(SUPPLIED MATERIAL):
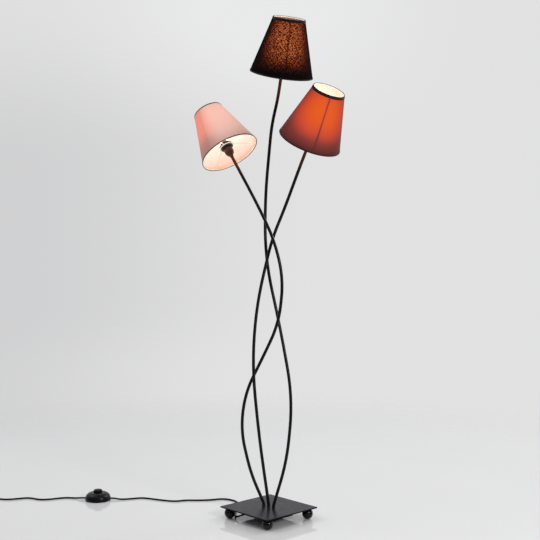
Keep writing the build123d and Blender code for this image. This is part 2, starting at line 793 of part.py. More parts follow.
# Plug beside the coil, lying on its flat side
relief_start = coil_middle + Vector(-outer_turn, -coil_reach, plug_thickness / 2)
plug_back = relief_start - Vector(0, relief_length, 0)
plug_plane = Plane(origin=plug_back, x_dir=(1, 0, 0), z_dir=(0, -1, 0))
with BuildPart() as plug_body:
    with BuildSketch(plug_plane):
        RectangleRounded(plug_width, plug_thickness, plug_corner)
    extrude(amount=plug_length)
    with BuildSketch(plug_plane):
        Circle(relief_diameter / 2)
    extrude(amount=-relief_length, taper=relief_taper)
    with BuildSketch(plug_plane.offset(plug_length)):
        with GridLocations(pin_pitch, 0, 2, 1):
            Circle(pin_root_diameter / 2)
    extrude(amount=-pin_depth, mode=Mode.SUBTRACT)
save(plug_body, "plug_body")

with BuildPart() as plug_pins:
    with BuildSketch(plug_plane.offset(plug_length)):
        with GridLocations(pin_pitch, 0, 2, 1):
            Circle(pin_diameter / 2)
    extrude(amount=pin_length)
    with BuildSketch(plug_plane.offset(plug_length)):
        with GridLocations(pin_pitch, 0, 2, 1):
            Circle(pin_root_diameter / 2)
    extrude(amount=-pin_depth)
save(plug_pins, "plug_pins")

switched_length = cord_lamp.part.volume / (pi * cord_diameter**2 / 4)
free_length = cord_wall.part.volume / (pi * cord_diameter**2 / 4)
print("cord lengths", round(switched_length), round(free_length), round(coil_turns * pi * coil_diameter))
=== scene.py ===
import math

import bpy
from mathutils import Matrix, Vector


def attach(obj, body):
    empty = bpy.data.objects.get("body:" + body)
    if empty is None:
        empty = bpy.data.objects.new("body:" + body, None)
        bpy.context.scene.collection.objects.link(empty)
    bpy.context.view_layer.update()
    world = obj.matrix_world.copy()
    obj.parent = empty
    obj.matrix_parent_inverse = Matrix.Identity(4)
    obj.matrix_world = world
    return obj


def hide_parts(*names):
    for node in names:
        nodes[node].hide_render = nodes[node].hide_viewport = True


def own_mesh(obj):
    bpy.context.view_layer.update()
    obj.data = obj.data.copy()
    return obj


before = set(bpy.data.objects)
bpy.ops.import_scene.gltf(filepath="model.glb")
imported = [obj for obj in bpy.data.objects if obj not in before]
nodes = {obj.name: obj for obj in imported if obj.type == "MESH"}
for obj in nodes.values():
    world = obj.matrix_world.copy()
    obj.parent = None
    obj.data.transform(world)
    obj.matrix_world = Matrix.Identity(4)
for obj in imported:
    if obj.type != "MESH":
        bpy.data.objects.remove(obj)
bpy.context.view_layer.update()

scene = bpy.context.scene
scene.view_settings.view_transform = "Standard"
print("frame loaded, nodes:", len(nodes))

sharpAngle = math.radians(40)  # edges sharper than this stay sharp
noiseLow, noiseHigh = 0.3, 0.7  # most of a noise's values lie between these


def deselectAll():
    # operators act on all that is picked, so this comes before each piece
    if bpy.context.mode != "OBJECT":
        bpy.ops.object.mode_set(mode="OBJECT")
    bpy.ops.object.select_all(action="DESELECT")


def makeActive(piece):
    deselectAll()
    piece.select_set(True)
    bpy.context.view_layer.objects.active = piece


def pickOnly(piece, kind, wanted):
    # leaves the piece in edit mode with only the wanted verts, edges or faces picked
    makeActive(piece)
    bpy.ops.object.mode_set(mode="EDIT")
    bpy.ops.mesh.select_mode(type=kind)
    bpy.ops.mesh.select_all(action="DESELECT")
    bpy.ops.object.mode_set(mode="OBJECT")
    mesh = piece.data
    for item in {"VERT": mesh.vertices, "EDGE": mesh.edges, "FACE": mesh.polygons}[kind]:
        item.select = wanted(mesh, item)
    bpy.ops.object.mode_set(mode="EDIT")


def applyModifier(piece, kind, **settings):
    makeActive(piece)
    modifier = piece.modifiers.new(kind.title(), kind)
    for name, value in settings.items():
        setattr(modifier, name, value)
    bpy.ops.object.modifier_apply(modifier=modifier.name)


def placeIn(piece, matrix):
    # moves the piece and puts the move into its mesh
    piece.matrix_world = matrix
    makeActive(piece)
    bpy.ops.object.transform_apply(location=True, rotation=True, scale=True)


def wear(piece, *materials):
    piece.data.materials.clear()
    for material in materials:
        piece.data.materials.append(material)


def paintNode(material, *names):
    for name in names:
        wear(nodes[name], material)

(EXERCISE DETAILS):
Write out each line of the data above again, exactly as given.

(TASK SOLUTION):
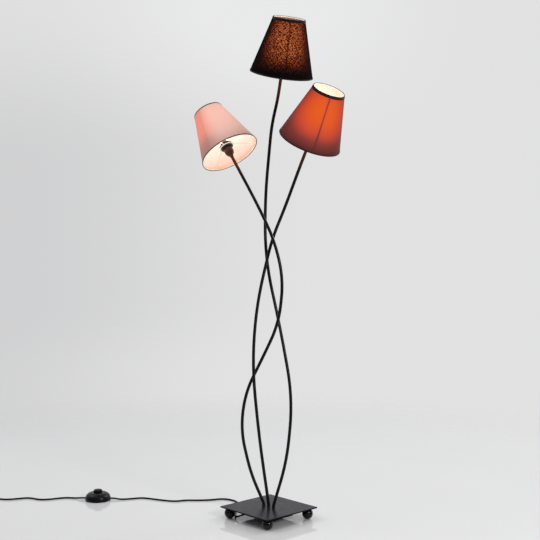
Keep writing the build123d and Blender code for this image. This is part 2, starting at line 793 of part.py. More parts follow.
# Plug beside the coil, lying on its flat side
relief_start = coil_middle + Vector(-outer_turn, -coil_reach, plug_thickness / 2)
plug_back = relief_start - Vector(0, relief_length, 0)
plug_plane = Plane(origin=plug_back, x_dir=(1, 0, 0), z_dir=(0, -1, 0))
with BuildPart() as plug_body:
    with BuildSketch(plug_plane):
        RectangleRounded(plug_width, plug_thickness, plug_corner)
    extrude(amount=plug_length)
    with BuildSketch(plug_plane):
        Circle(relief_diameter / 2)
    extrude(amount=-relief_length, taper=relief_taper)
    with BuildSketch(plug_plane.offset(plug_length)):
        with GridLocations(pin_pitch, 0, 2, 1):
            Circle(pin_root_diameter / 2)
    extrude(amount=-pin_depth, mode=Mode.SUBTRACT)
save(plug_body, "plug_body")

with BuildPart() as plug_pins:
    with BuildSketch(plug_plane.offset(plug_length)):
        with GridLocations(pin_pitch, 0, 2, 1):
            Circle(pin_diameter / 2)
    extrude(amount=pin_length)
    with BuildSketch(plug_plane.offset(plug_length)):
        with GridLocations(pin_pitch, 0, 2, 1):
            Circle(pin_root_diameter / 2)
    extrude(amount=-pin_depth)
save(plug_pins, "plug_pins")

switched_length = cord_lamp.part.volume / (pi * cord_diameter**2 / 4)
free_length = cord_wall.part.volume / (pi * cord_diameter**2 / 4)
print("cord lengths", round(switched_length), round(free_length), round(coil_turns * pi * coil_diameter))
=== scene.py ===
import math

import bpy
from mathutils import Matrix, Vector


def attach(obj, body):
    empty = bpy.data.objects.get("body:" + body)
    if empty is None:
        empty = bpy.data.objects.new("body:" + body, None)
        bpy.context.scene.collection.objects.link(empty)
    bpy.context.view_layer.update()
    world = obj.matrix_world.copy()
    obj.parent = empty
    obj.matrix_parent_inverse = Matrix.Identity(4)
    obj.matrix_world = world
    return obj


def hide_parts(*names):
    for node in names:
        nodes[node].hide_render = nodes[node].hide_viewport = True


def own_mesh(obj):
    bpy.context.view_layer.update()
    obj.data = obj.data.copy()
    return obj


before = set(bpy.data.objects)
bpy.ops.import_scene.gltf(filepath="model.glb")
imported = [obj for obj in bpy.data.objects if obj not in before]
nodes = {obj.name: obj for obj in imported if obj.type == "MESH"}
for obj in nodes.values():
    world = obj.matrix_world.copy()
    obj.parent = None
    obj.data.transform(world)
    obj.matrix_world = Matrix.Identity(4)
for obj in imported:
    if obj.type != "MESH":
        bpy.data.objects.remove(obj)
bpy.context.view_layer.update()

scene = bpy.context.scene
scene.view_settings.view_transform = "Standard"
print("frame loaded, nodes:", len(nodes))

sharpAngle = math.radians(40)  # edges sharper than this stay sharp
noiseLow, noiseHigh = 0.3, 0.7  # most of a noise's values lie between these


def deselectAll():
    # operators act on all that is picked, so this comes before each piece
    if bpy.context.mode != "OBJECT":
        bpy.ops.object.mode_set(mode="OBJECT")
    bpy.ops.object.select_all(action="DESELECT")


def makeActive(piece):
    deselectAll()
    piece.select_set(True)
    bpy.context.view_layer.objects.active = piece


def pickOnly(piece, kind, wanted):
    # leaves the piece in edit mode with only the wanted verts, edges or faces picked
    makeActive(piece)
    bpy.ops.object.mode_set(mode="EDIT")
    bpy.ops.mesh.select_mode(type=kind)
    bpy.ops.mesh.select_all(action="DESELECT")
    bpy.ops.object.mode_set(mode="OBJECT")
    mesh = piece.data
    for item in {"VERT": mesh.vertices, "EDGE": mesh.edges, "FACE": mesh.polygons}[kind]:
        item.select = wanted(mesh, item)
    bpy.ops.object.mode_set(mode="EDIT")


def applyModifier(piece, kind, **settings):
    makeActive(piece)
    modifier = piece.modifiers.new(kind.title(), kind)
    for name, value in settings.items():
        setattr(modifier, name, value)
    bpy.ops.object.modifier_apply(modifier=modifier.name)


def placeIn(piece, matrix):
    # moves the piece and puts the move into its mesh
    piece.matrix_world = matrix
    makeActive(piece)
    bpy.ops.object.transform_apply(location=True, rotation=True, scale=True)


def wear(piece, *materials):
    piece.data.materials.clear()
    for material in materials:
        piece.data.materials.append(material)


def paintNode(material, *names):
    for name in names:
        wear(nodes[name], material)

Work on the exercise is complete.